数据集的evaluation protocol是什么

举个例子:
比如oulu-npu数据集的介绍如下:
Evaluation protocols
For the evaluation of the generalization capability of the face PAD methods, four protocols are used.

Protocol I:

The first protocol is designed to evaluate the generalization of the face PAD methods under previously
unseen environmental conditions, namely illumination and background scene. As the database is recorded in three sessions with different illumination condition and location, the train, development and evaluation sets are constructed using video recordings taken in different sessions.

Protocol II:

The second protocol is designed to evaluate the effect of attacks created with different printers or dis-
plays on the performance of the face PAD methods as they may suffer from new kinds of artifacts. The effect of attack variation is assessed by introducing a previously unseen print and video-replay attack in the test set.

Protocol III:

One of the critical issues in face PAD and image classification in general is sensor interoperability. To study the effect of the input camera variation, a Leave One Camera Out (LOCO) protocol is used. In each iteration, the real and the attack videos recorded with five smartphones are used to train and tune the algorithms, and the generalization of the models is assessed using the videos recorded with the remaining one.

Protocol IV:

In the last and most challenging protocol, all above three factors are considered simultaneously and generalization of face PAD methods are evaluated across previously unseen environmental conditions, attacks and input sensors.
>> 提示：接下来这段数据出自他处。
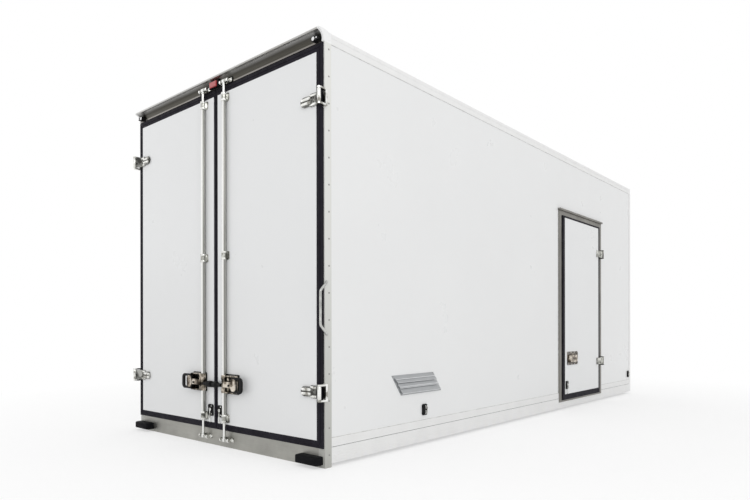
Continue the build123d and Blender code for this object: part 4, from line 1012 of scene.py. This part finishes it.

The following table gives a detailed information about the video recordings used in the train, development and test sets of each protocol (P refers to printer and D refers to display).

数据集的evaluation protocol是什么
evaluation protocol字面意思是评价协议
个人认为就是如何取评价每个人的方法在该数据集上的效果
也就是说该数据集制定一个或多个规矩,大家都要遵守(统一的标准才好比较)
以protocol I 为例
The first protocol is designed to evaluate the generalization of the face PAD methods under previously
unseen environmental conditions, namely illumination and background scene. As the database is recorded in three sessions with different illumination condition and location, the train, development and evaluation sets are constructed using video recordings taken in different sessions.
讲的就是在不同环境情况下(对应就是3种Session)的泛化性
对应上表中的Protocol I
训练和验证用的都是Session1,2
而测试用的是Session3